NOTE: Walter Albert also reviewed this movie on this blog almost eight years ago. Check out his comments here
PORT OF MISSING GIRLS. Monogram Pictures, 1938. Harry Carey, Judith Allen, Milburn Stone, Betty Compson, Matty Fain, George Cleveland. Director: Karl Brown.
The nominal star of this minimally interesting movie is Harry Carey, but to my mind why is he still using silent film techniques — dramatic gestures, grotesque grimaces and so on — in 1938? To my mind, Milburn Stone is by far the more natural actor.
As Della Mason (!!), a night club singer on the lam, accused of killing the manager of the joint where she’s the star attraction, Judith Allen is very pretty, but when the movie was over I couldn’t pick her out of a lineup of other young starlets at the time.

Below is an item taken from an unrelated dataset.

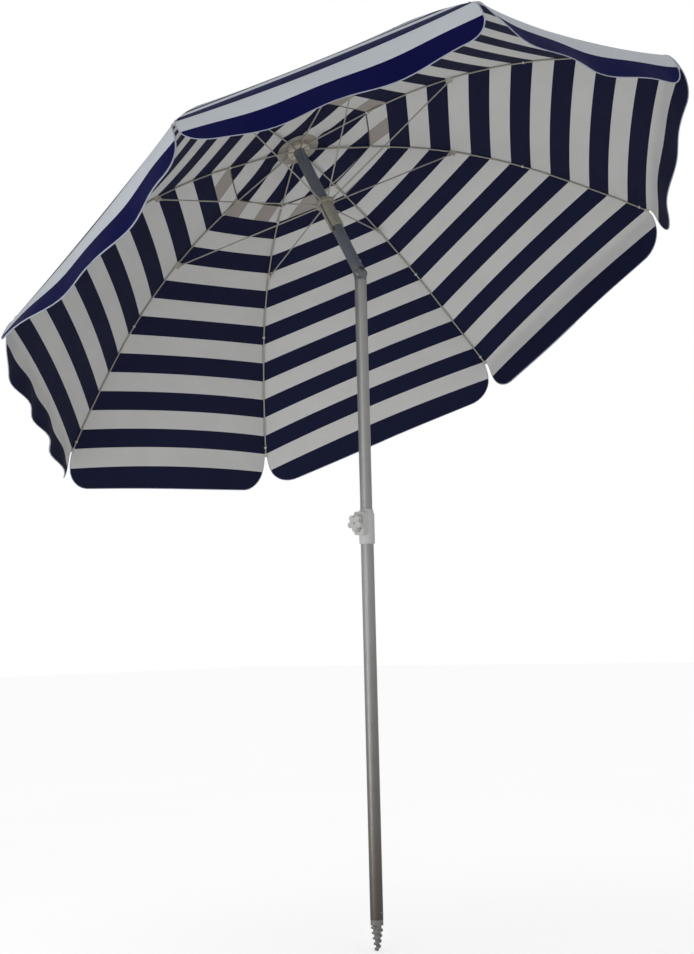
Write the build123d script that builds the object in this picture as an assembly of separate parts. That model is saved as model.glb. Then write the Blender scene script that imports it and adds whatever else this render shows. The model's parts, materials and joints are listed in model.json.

She ends up on the cargo ship owned by Captain Storm (Carey), and on which Milburn Stone’s character is the radio operator. The kicker is that Storm, due to circumstances in his life, soon revealed, hates women. Stone, on the other hand, is most definitely attracted.
Forced to leave the runaway singer on land, they find what other reviewers call a brothel. The code has toned the place down a lot. It looks like no brothel I was ever in ever saw depicted on the screen. A dull, bare walls sort of tourist attraction, it’s more a place for couples to stop in on a lark and see where poor women whose lives have fallen in on them are forced to live, or in Della’s case, are singing.
There is a lot of plot shoved into this hour plus (but just a very small plus) movie. You will be happy to know that it all works out in the end.